Ada sebuah cerita tentang silaturrahmi
yang dilakukan oleh sesama kyai besar, Kyai Hasyim Asy’ari dengan Kyai
Ahmad Dahlan. Keduanya, adalah tokoh besar Islam Indonesia. Kyai Hasyim
Asy’ari adalah pendiri NU dan Kyai Ahmad Dahlan adalah pendiri
Muhammadiyah. Keduanya memiliki perbedaan dalam organisasi keagamaan dan
juga faham keagamaannya. Maka, jika Kyai Hasyim Asy’ari silaturrahmi ke
Kyai Ahmad Dahlan, maka di masjid Muhammadiyah dipasang beduk sebagai
penanda memasuki waktu shalat, dan ketika Kyai Ahmad Dahlan bertamu ke
rumah Kyai Hasyim Asy’ari, maka beduk di masjidnya diturunkan atau tidak
dipasang. Begitulah, kyai-kyai kita dahulu saling memahami perbedaan
dalam merajut tali silaturrahmi.
Menurut penuturan Ahmad Thohari bahwa Gus Dur juga pernah silaturrahmi ke rumahnya. Dan
kemudian Gus Dur menginap di rumahnya. Menariknya, Gus Dur tidak tidur
di kasur yang tentu sudah disediakan untuknya, akan tetapi di hari
pertama tidur di kursi kayu berbantal kayu dan di hari kedua tidur di
karpet dengan berbantal kayu. Dan hal itu terjadi di tahun 1995.

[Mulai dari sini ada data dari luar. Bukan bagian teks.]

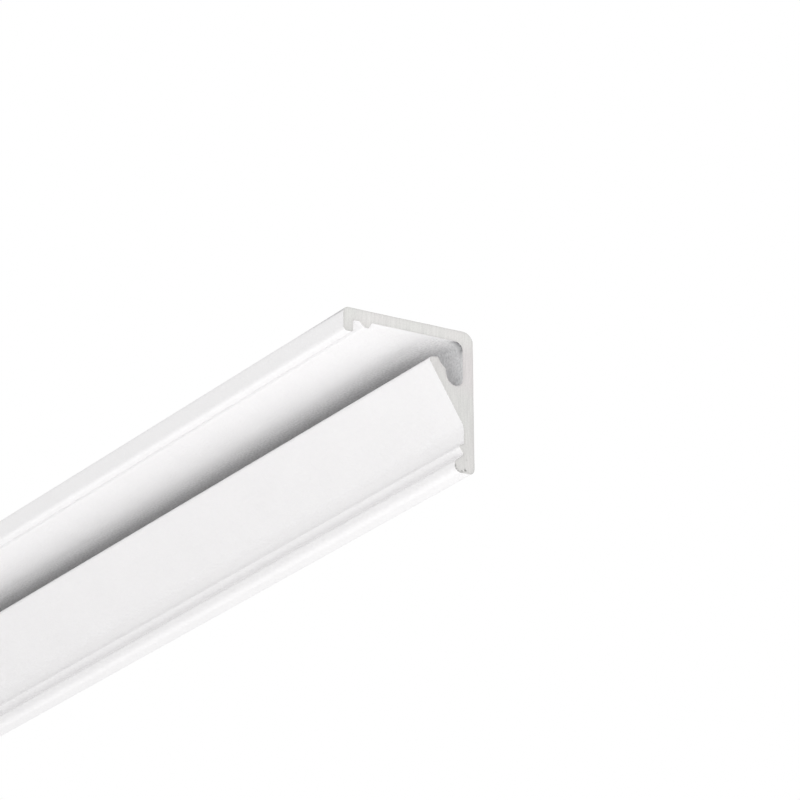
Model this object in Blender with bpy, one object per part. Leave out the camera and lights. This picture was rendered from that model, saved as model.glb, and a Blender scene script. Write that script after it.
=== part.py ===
"""Corner profile for an LED strip: one bar of extruded aluminium, coated white and sawn square.

Seen on its cut end, two equal legs meet at a rounded outer corner, as on an angle bar. One
leg lies flat under a ceiling or a shelf (the top leg), the other stands against a wall (the
wall leg). A slanted shelf rises from the wall leg into the open side and carries the strip.
Both free ends of the legs turn in to a lip, with a groove and a low ridge behind it, where a
diffuser would clip in.

Units are metres. The bar lies along X, +Y points at the wall and +Z at the ceiling. The
origin is the middle of the top leg's outer face, halfway along the bar.
"""

import math

import bpy
from mathutils import Matrix, Vector

BAR_LENGTH = 0.5

# Legs and the bend between them
LEG_THICKNESS = 0.0015
OUTER_CORNER_RADIUS = 0.0014
INNER_CORNER_RADIUS = 0.0010

# Slanted shelf with a level tip: its lean is measured from the wall leg, its foot is a height
# above that leg's free end, and its tip stays clear of the top leg
SHELF_ANGLE = math.radians(31.5)
SHELF_WIDTH = 0.00974
SHELF_THICKNESS = 0.00127
SHELF_FOOT_HEIGHT = 0.0061
SHELF_FOOT_RADIUS = 0.0020
SHELF_TIP_RADIUS = 0.00045
SHELF_TIP_CLEARANCE = 0.00258

# Round floor of the slot between the shelf and the wall leg
SLOT_FLOOR_RADIUS = 0.00105

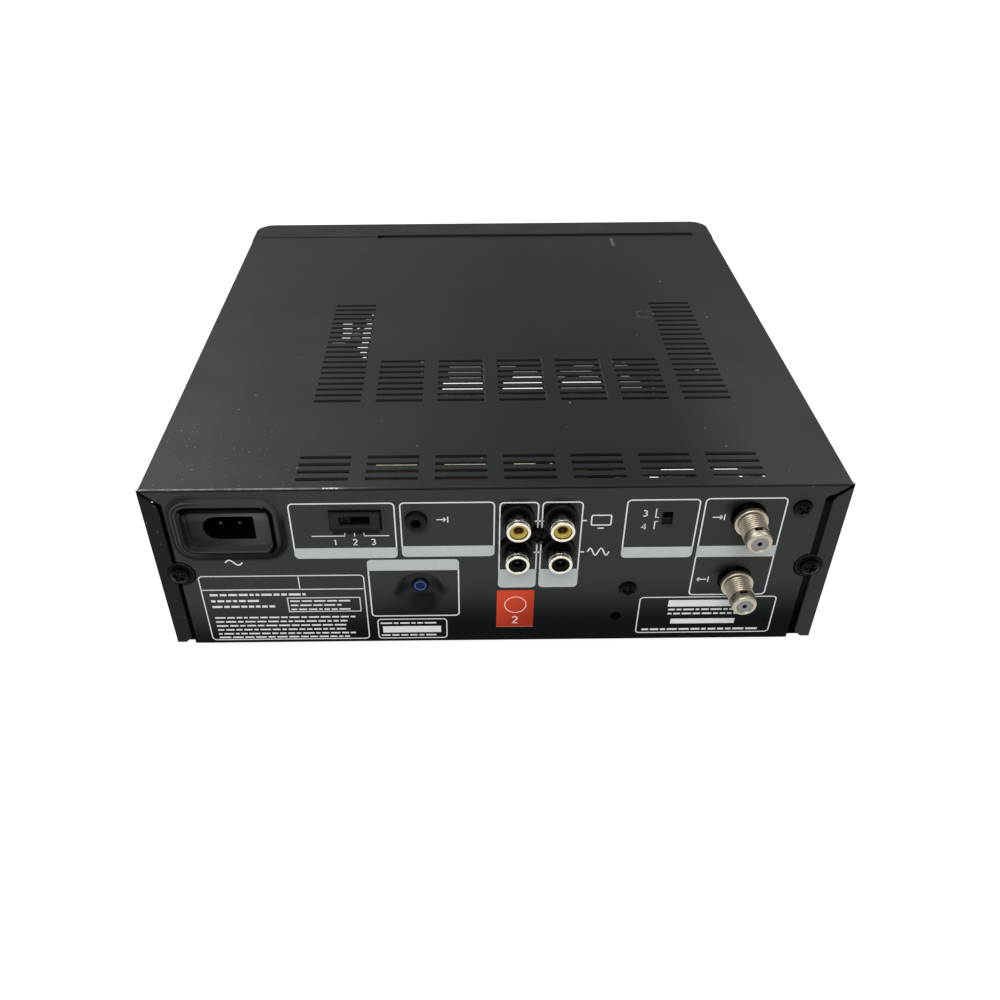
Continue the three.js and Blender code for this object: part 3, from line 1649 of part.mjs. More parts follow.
// Assembly
piece("top_cover", coverShape(), "coverPaint");
piece("rear_panel", panelShape(), "panelPaint");
piece("base_pan", panShape(), "zincSteel");
piece("front_bezel", bezelShape(), "bezelPlastic");
piece("display_window", paneShape(), "smokedWindow");
["foot_rear_left", "foot_front_left", "foot_rear_right", "foot_front_right"].forEach((name, i) => {
  piece(name, footShape(...footPlaces[i]), "rubber");
});
piece("ac_inlet", inletShape(), "blackPlastic");
piece("mode_switch", modeSwitchShape(), "blackPlastic");
piece("mode_slider", modeKnobShape(), "blackPlastic");
piece("control_s_jack", controlSShape(), "blackPlastic");
piece("control_l_jack", controlLShape(), "blueRing");
piece("phono_block", phonoBlockShape(), "blackPlastic");
const shellNames = ["audio_in_shell", "video_in_shell", "audio_out_shell", "video_out_shell"];
shellNames.forEach((name, i) => {
  piece(name, phonoShellShape(...phonoPlaces[i]), "nickel");
});
piece("tuner_can", tunerShape(), "zincSteel");
piece("channel_slider", channelKnobShape(), "blackPlastic");
piece("antenna_in_connector", coaxShape(coaxZ[0]), "nickel");
piece("antenna_out_connector", coaxShape(coaxZ[1]), "nickel");
piece("cover_screw_left", screwShape(...lobePlaces[0]), "blackScrew");
piece("cover_screw_right", screwShape(...lobePlaces[1]), "blackScrew");
panelScrews.forEach(([name, x, z]) => piece(name, screwShape(x, z), "blackScrew"));

piece("mech_chassis", deckShape(), "zincSteel");
piece("carriage_frame", frameShape(), "zincSteel");
piece("carriage_slider", sliderShape(), "zincSteel");
piece("cassette_holder", holderShape(), "zincSteel");
piece("lower_drum", lowerDrumShape(), "drumAlloy");
const drumAxis = new THREE.Group();
drumAxis.position.set(deck.x, drum.y, drum.pivotZ);
drumAxis.rotation.x = -drum.tilt;
machine.add(drumAxis);
piece("upper_drum", upperDrumShape(), "drumAlloy", drumAxis);
piece("capstan_flywheel", capstanShape(), "drumAlloy");
piece("pinch_arm", pinchArmShape(), "zincSteel");
const rollerProfile = [
  [pinch.bore, pinch.rollerLow],
  [pinch.roller, pinch.rollerLow],
  [pinch.roller, pinch.rollerHigh],
  [pinch.bore, pinch.rollerHigh],
  [pinch.bore, pinch.rollerLow],
];
piece("pinch_roller", turned(rollerX, rollerY, rollerProfile), "rubber");
piece("supply_reel", reelShape(deckX(-reel.x)), "whiteResin");
piece("takeup_reel", reelShape(deckX(reel.x)), "whiteResin");
piece("idler_wheel", idlerShape(), "whiteResin");
piece("supply_guide", guideShape(-1), "drumAlloy");
piece("takeup_guide", guideShape(1), "drumAlloy");
piece("loading_motor", motorShape(), "coil");
piece("motor_pinion", pinionShape(), "whiteResin");
piece("loading_gear", loadingGearShape(), "whiteResin");

piece("main_board", mainBoardShape(), "boardGreen");
piece("power_board", powerBoardShape(), "boardTan");
piece("power_transformer", transformerShape(), "coil");
piece("jack_board", jackBoardShape(), "boardTan");
piece("signal_shield", shieldShape(), "zincSteel");
piece("front_board", frontBoardShape(), "boardGreen");
piece("cassette_flap", flapShape(), "bezelPlastic");
allKeys.forEach((place) => piece(place[0], keyShape(place), "keyPlastic"));

// The front turns to -Y, and the middle of the whole depth comes to the origin.
const frontTip = faceY + key.proud;
machine.rotation.z = Math.PI;
machine.position.y = half(frontTip - coax.reach);

const group = new THREE.Group();
group.add(machine);
export default group;
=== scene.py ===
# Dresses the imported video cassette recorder: its paint and prints, sockets, screws and what shows through
# the louvres. Places are given as seen from behind, in millimetres: x runs to the right, y forward from
# the rear face and z up from the floor.
import math
import random

import bmesh
import bpy
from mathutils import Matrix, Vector


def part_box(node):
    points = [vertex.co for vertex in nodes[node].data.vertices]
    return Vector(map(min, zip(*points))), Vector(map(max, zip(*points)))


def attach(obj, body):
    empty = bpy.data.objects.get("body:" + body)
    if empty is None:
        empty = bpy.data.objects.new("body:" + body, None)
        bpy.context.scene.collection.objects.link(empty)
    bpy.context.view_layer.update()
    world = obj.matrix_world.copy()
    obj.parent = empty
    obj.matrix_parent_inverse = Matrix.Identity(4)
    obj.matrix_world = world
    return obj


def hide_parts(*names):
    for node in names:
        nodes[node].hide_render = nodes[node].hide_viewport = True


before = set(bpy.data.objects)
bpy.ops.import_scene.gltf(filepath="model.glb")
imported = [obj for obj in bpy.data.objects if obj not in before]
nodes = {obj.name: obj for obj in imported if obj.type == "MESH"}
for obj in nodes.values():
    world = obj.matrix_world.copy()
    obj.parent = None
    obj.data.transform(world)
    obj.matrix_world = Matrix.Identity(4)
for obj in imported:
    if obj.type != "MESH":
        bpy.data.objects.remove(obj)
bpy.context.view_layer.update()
scene = bpy.context.scene
scene.view_settings.view_transform = "Standard"

# Where the rear face lies in the row frame, and the height of the feet
REAR = 118.35
FOOT = 5.0
WHITE = (1.0, 1.0, 1.0, 1.0)


def place(x, y, z):
    return Vector((-x, REAR - y, z)) / 1000


# Camera at the photograph's angle
def add_camera():
    data = bpy.data.cameras.new("camera")
    data.sensor_width = 36
    data.lens = 33.05
    data.shift_x = 0.0308
    data.shift_y = 0.0076
    data.clip_start = 0.01
    camera = bpy.data.objects.new("camera", data)
    camera.location = (0.01061, 0.37679, 0.27214)
    camera.rotation_euler = [math.radians(a) for a in (52.259, 0.324, 179.489)]
    scene.collection.objects.link(camera)
    scene.camera = camera


add_camera()


# Materials, kept by name as they are built
MATERIALS = {}


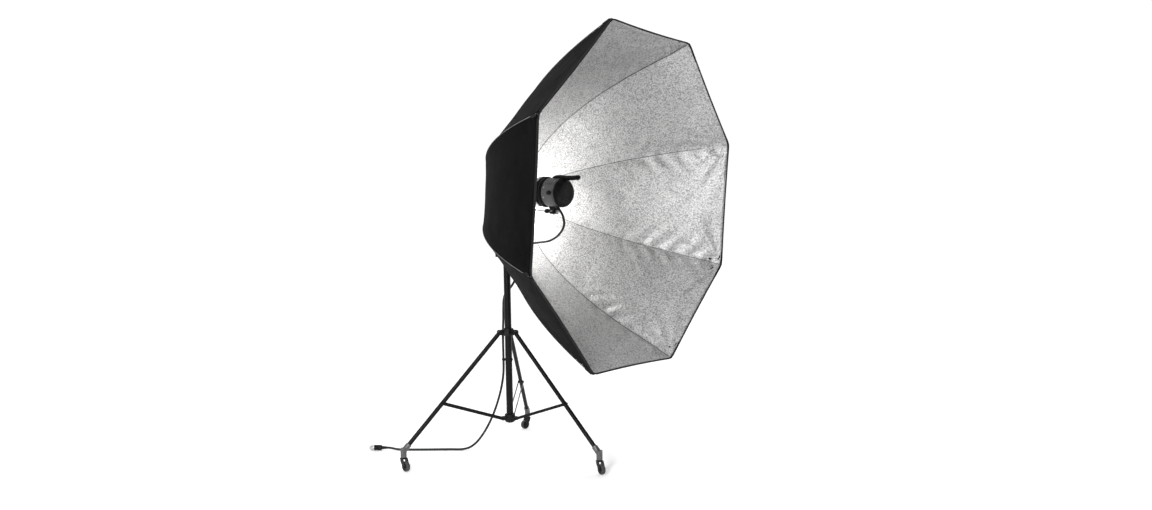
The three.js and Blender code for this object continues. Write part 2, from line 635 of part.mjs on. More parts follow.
function addLamps() {
  const base = FLANGE_X + 3 - GAP;
  const bulb = turned('x', [
    [0, base], [10, base], [10, base - 10], [6, base - 12], [9, base - 20],
    [9, base - 34], [5, base - 42], [0, base - 44],
  ]);
  piece(head, 'modelling_lamp', bulb, warmGlass);
  const flashRing = [];
  const count = 8;
  for (let i = 0; i <= count; i += 1) {
    const angle = THREE.MathUtils.degToRad(-75 + (330 * i) / count);
    flashRing.push([base - 26, 30 * Math.cos(angle), 30 * Math.sin(angle)]);
  }
  const first = flashRing[0];
  const last = flashRing[count];
  const path = [[base, first[1], first[2]], ...flashRing, [base, last[1], last[2]]];
  piece(head, 'flash_tube', bent(path, 3.5, 6, 16), warmGlass);
  const domeOut = [];
  const domeIn = [];
  for (let i = 0; i <= 4; i += 1) {
    const angle = (Math.PI / 2) * (i / 4);
    domeOut.push([46 * Math.cos(angle), base - 30 - 38 * Math.sin(angle)]);
    domeIn.unshift([43.5 * Math.cos(angle), base - 30 - 35.5 * Math.sin(angle)]);
  }
  const dome = turned('x', [[46, base], ...domeOut, ...domeIn, [43.5, base], [46, base]]);
  piece(head, 'glass_dome', dome, clearGlass);
}

// ---------------------------------------------------------------- flash head lead

// Routes are in the column's frame: x from the column axis, z from the floor.
const INNER_ROUTE = [
  [374, -24.6, 1262.5], [384, -26, 1252.5], [396, -30, 1240], [405, -34, 1225],
  [411, -37, 1208], [413, -39.5, 1192], [409, -41, 1176], [397, -41, 1160],
  [378, -39, 1144], [348, -35, 1127], [311, -30, 1114], [272, -25, 1108],
  [235, -20, 1105], [203, -16, 1101], [177, -12.5, 1094], [160, -10, 1088],
  [146.5, -9.1, 1082.1],
];
const OUTER_ROUTE = [
  [114.5, -9.7, 1067.2], [103, -9.9, 1061.8], [90, -5, 1050], [78, 9, 1028], [65, 16, 1008], [52, 24, 984], [40, 32, 955],
  [28, 40, 928], [13, 45, 905], [-3, 46, 884], [-19, 43, 864], [-32, 35, 847], [-41, 25, 827], [-44, 18, 800],
  [-44, 15, 768], [-43.5, 13, 731], [-43, 11, 695], [-42, 7, 660], [-38, 1, 625], [-31, -7, 592], [-25.5, -12.8, 560],
  [-24, -14, 530], [-24, -14, 500], [-24, -14, 470], [-26, -14, 435], [-33, -14, 392], [-47, -14, 340],
  [-66, -14, 288], [-90, -15, 232], [-118, -18, 176], [-148, -24, 124], [-176, -32, 82], [-205, -43, 46],
  [-236, -58, 20], [-268, -76, 8.5], [-310, -102, 5.4], [-366, -142, 5.4], [-430, -190, 5.4],
  [-497, -239, 5.4], [-545, -272, 6.5], [-572, -290, 11], [-590, -302, 15.2], [-600, -308.6, 15.8],
];
// How far along the outer route each length of lead ends, so that it can follow the joints.
const OUTER_PARTS = [['lead_port', 170], ['lead_swivel', 310], ['lead_riser', 450], ['lead_floor', Infinity]];
const LEAD_STEP = 28;

function leadCurve(route) {
  return new THREE.CatmullRomCurve3(route.map((p) => new THREE.Vector3(...p)), false, 'centripetal');
}

// The stretch of a curve between two lengths along it.
class Stretch extends THREE.Curve {
  constructor(curve, from, to) {
    super();
    this.curve = curve;
    this.from = from / curve.getLength();
    this.to = to / curve.getLength();
  }

  getPoint(t, target) {
    return this.curve.getPointAt(this.from + (this.to - this.from) * t, target);
  }
}

function leadTube(curve, from, to) {
  const steps = Math.max(4, Math.round((to - from) / LEAD_STEP));
  return sweep(new Stretch(curve, from, to), LEAD_R, 8, steps);
}

function addLeads() {
  const inner = leadCurve(INNER_ROUTE);
  piece(softbox, 'lead_inner', leadTube(inner, 0, inner.getLength()), rubber);
  const outer = leadCurve(OUTER_ROUTE);
  let from = 0;
  for (const [name, end] of OUTER_PARTS) {
    const to = Math.min(end, outer.getLength());
    piece(softbox, name, leadTube(outer, from, to), rubber);
    from = to + GAP;
  }
}

function addGland() {
  const gland = join(
    rod('x', 7, -10, 6),
    turned('x', [
      [0, 5], [GLAND_R, 5], [GLAND_R, 9], [8, 11], [6.4, GLAND_LENGTH - GAP], [0, GLAND_LENGTH - GAP],
    ]),
  );
  piece(head, 'lead_gland', toGland(gland), rubber);
}

const TIE_AT = [-24, -14, 500];

function addTieAndPlug() {
  const [x, y, z] = TIE_AT;
  const [low, high] = [z - 5, z + 5];
  const tie = cut(
    join(
      rod('z', 20.5, low, high),
      rod('z', 7.8, low, high).translate(x, y, 0),
      block([x - 2, -10], [y - 2, -4], [low, high]),
    ),
    rod('z', COLUMN_R + GAP, low - 9, high + 9),
    rod('z', LEAD_R + 0.6, low - 9, high + 9).translate(x, y, 0),
  );
  piece(softbox, 'lead_tie', tie, blackCloth);
  const plug = join(
    turned('x', [[0, GAP], [6.5, GAP], [9, 30], [14, 34], [14.5, 38], [14.5, 74], [0, 74]]),
    turned('x', [[0, 70], [15.5, 70], [15.5, 86], [12.5, 87], [12.5, 98], [0, 98]]),
  );
  const end = new THREE.Vector3(...OUTER_ROUTE.at(-1));
  const before = new THREE.Vector3(...OUTER_ROUTE.at(-2));
  const heading = Math.atan2(end.y - before.y, end.x - before.x);
  piece(softbox, 'lead_plug', plug, blackPlastic, end.toArray(), [0, 0, heading]);
}

// ---------------------------------------------------------------- assembly

addColumn();
addColumnClamp();
addCollar();
addFootHub();
aroundStand((yaw, i) => addLeg(yaw, i + 1));
aroundStand((yaw, i) => addBrace(yaw, i + 1));
aroundStand((yaw, i) => addCaster(yaw, i));
addBracket();
addTiltBlock();
addBar();
addCloth();
addRibs();
addHub();
addCablePort();
addHeadBody();
addHeadControls();
addHeadClamp();
addLamps();
addLeads();
addGland();
addTieAndPlug();

export default softbox;
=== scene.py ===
"""Looks for the studio softbox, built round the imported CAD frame. Metres, +Z up."""

import json
import math

import bpy
from mathutils import Matrix, Vector, noise

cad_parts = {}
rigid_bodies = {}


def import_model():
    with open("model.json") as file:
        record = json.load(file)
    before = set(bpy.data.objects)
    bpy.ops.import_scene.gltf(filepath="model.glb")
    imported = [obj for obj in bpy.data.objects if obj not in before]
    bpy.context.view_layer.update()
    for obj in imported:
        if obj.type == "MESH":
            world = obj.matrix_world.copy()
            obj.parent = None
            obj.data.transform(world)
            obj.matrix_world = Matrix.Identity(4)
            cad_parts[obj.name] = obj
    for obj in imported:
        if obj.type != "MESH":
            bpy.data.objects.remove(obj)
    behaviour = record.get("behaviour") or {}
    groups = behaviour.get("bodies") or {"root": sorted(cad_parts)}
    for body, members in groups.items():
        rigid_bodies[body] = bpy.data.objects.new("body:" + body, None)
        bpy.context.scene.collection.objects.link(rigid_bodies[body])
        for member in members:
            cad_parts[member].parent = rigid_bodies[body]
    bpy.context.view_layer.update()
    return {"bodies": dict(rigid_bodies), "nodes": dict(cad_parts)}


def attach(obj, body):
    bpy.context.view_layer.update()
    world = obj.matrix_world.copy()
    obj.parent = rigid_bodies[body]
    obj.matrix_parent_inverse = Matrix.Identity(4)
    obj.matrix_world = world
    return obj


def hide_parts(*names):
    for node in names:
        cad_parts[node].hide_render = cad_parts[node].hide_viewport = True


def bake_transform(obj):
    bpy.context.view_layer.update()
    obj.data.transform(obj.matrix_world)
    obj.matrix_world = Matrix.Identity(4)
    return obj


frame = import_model()

# ---------------------------------------------------------------- sizes shared with the CAD

COLUMN_X = -0.28662
PIVOT_Z = 1.2424
TILT = math.radians(3.27)
AXIS_Z = 0.104
HEAD_Z = 0.123
BOX_ROLL = math.radians(-2.04)
SIDES = 8
RIM_R = 0.75 / math.cos(math.pi / SIDES)
RIM_X = 0.8378
DEPTH = 0.77
POWER = 2.4
HOLE_R = 0.11
HEM_X = 0.8388
HEM_DEEP = 0.0064
LINING_DEEP = 0.0135
RIM_LINING_DEEP = 0.0036
BAR_Z = 0.034
LEAD_R = 0.0059

COLUMN = Matrix.Translation((COLUMN_X, 0, 0))
TILTED = COLUMN @ Matrix.Translation((0, 0, PIVOT_Z)) @ Matrix.Rotation(TILT, 4, "Y")
BOWL = TILTED @ Matrix.Translation((0, 0, AXIS_Z)) @ Matrix.Rotation(BOX_ROLL, 4, "X")
HEAD = TILTED @ Matrix.Translation((0, 0, HEAD_Z))


def place(x, y, z):
    """A point given from the foot of the column, in the row frame."""
    return Vector((x + COLUMN_X, y, z))


# ---------------------------------------------------------------- camera

CAMERA_AT = place(3.0512, -3.2786, 1.2943)
CAMERA_AIM = (-0.62135, 0.78353)
CAMERA_DOWN = math.radians(3.387)
CAMERA_ROLL = math.radians(-0.975)
SENSOR_WIDTH = 36.0
FOCAL_LENGTH = 27.466


def make_camera():
    forward = Vector((CAMERA_AIM[0] * math.cos(CAMERA_DOWN), CAMERA_AIM[1] * math.cos(CAMERA_DOWN),
                      -math.sin(CAMERA_DOWN)))
    level = forward.cross(Vector((0, 0, 1))).normalized()
    upright = level.cross(forward)
    right = level * math.cos(CAMERA_ROLL) + upright * math.sin(CAMERA_ROLL)
    up = right.cross(forward)
    data = bpy.data.cameras.new("camera")
    data.sensor_fit = "HORIZONTAL"
    data.sensor_width = SENSOR_WIDTH
    data.lens = FOCAL_LENGTH
    data.clip_end = 60
    camera = bpy.data.objects.new("camera", data)
    turn = Matrix((right, up, -forward)).transposed().to_4x4()
    camera.matrix_world = Matrix.Translation(CAMERA_AT) @ turn
    bpy.context.scene.collection.objects.link(camera)
    bpy.context.scene.camera = camera


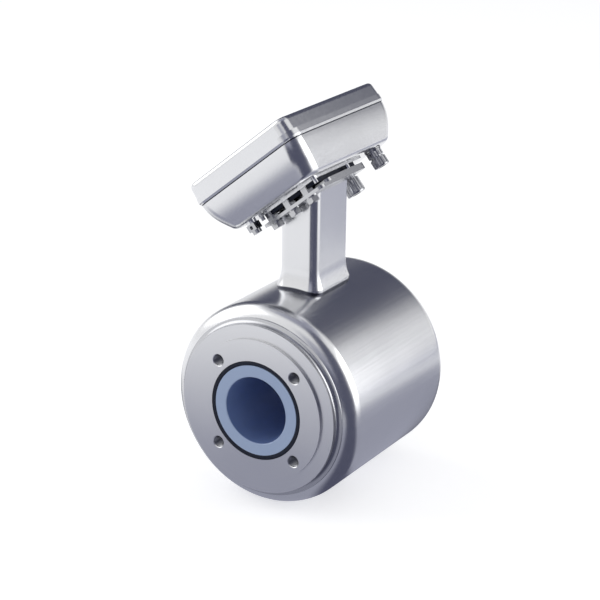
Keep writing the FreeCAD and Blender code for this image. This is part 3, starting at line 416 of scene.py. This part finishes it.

Artinya, Gus Dur saat itu sudah menjadi tokoh nasional. Saat itu Gus Dur
telah menjadi bagian dari tokoh nasional yang sangat disegani pemikiran
dan aksi sosialnya. Masih dalam penuturan Ahmad Thohari, sementara
isterinya tidak bisa tidur karena Gus Dur tidur di karpet, akan tetapi
Gus Dur justru menikmati tidurnya.
Gus Dur juga tidak hanya menyukai
silaturrahmi, akan tetapi juga sangat menyukai ziarah kubur. Hampir
setiap kunjungan beliau di daerah maka dipastikan beliau akan mampir
ziarah kepada salah seorang yang dikeramatkan ketika hidupnya dan
dimakamkan di daerah yang dikunjunginya. Kebiasan Gus Dur untuk ziarah
makam ini yang menyebabkan adanya tuduhan miring kepadanya, bahwa Gus
Dur “memuja” kuburan.
Tentang kebiasaannya untuk ziarah kubur
tentu bukan hanya kabar burung. Ketika beliau dalam keadaan sakitpun
masih menyempatkan untuk berziarah ke makam keluarganya. Ketika beliau
dalam keadaan sakit dan pada waktu itu akan dibawa ke Surabaya, maka di
dalam perjalanan di daerah Mojokerto, tiba-tiba beliau meminta kembali
ke Jombang hanya karena akan ziarah ke makam ibunya. Maka, semua
rombongan pun kembali ke Jombang dan akhirnya kembali berangkat ke
Surabaya untuk tujuan ke Rumah Sakit Dr. Sutomo. Maka, seluruh dokter
terbaik pun disiapkan untuk mengobati Gus Dur. Akan tetapi beliau tidak
mau ke Rumah Sakit Dr. Sutomo dan justru meminta ke Hotel Shangrila.
Baru pagi harinya, beliau diberangkatkan ke Rumah Sakit Cipto
Mangunkusumo, hingga beliau meninggal di situ.
Saya terkadang juga sulit memahami jalan
pikiran Gus Dur, sama seperti orang lain. Dalam cerita tentang
keinginan beliau berziarah ke makam Ibunya ketika beliau sedang dalam
separoh perjalanan ke rumah sakit di Surabaya tentu tidak masuk akal.
Tetapi itulah Gus Dur. Beliau memiliki cara pandang sendiri. Beliau hampir
tidak perduli dengan dirinya untuk keinginan yang menurutnya sangat
baik. Bisa dibayangkan, bagaimana di dalam keadaan sakit beliau masih
ingat akan ziarah kubur dan silaturrahmi. Inilah sisi keunikan Gus Dur.
Dan barangkali tidak semua di antara kita bisa melakukannya.